At the beginning of Wiesenthal’s story, before he meets the SS man, he tells how the camp inmates could speak to people in the village outside the gates. They would ask them for news. One day they got the news—”God is on leave” (Wiesenthal 8). After observing his surroundings, his situation and his future he says, “God must be away. And He has no deputy” (Wiesenthal 9). For many people of diverse religions, their faith in their God defines them.
Most of us are told to trust in our God. So when a person is being persecuted terribly because of their God and because of their faith, and each day the news gets worse, it may seem like God is not listening. If there is no hope on the horizon, it may seem that God is on leave. God did not speak out against the atrocities. He is silent.

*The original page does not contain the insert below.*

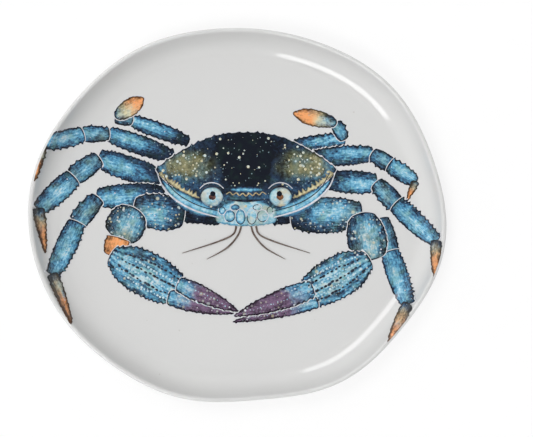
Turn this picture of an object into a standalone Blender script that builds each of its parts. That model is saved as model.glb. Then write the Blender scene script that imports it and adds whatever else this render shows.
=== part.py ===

This also applies to the response to Wiesenthal’s question: What would you do? When we look back to the fact of the Holocaust, how can we answer for it? By keeping silent, we confess that we are human and not God. There may be things beyond our capacities. We admit that we do not have the answers. “Perhaps there was a moment –one which you and millions of others experienced—which was so beyond the pale of comprehension that even God was silent. If God was silent, dare any of us speak?” (Qtd.
in Wiesenthal 203) The Sunflower is riddled with question, doubts and varying answers, but all this may point to the importance of silence. Silence acknowledges that there sometimes is no set answer. It says that some things are beyond human contemplation and silence grants a certain amount of respect.It is a sign of uncertainty and helplessness. Often silence speaks louder than words. When there seems to be no answers to fit a situation, when no words seem right, sometimes silence is the best response.
As Hubert Locke says in response to Wiesenthal’s question, “No. I cannot answer your question of right or wrong; your silence was your answer and perhaps it should be ours as well. (Qtd. in Wiesenthal 20) Works cited 1. Wiesenthal, Simon.
The Sunflower: On the Possibilities and Limits of Forgiveness. New York: Shocken Books inc., 1997. Print.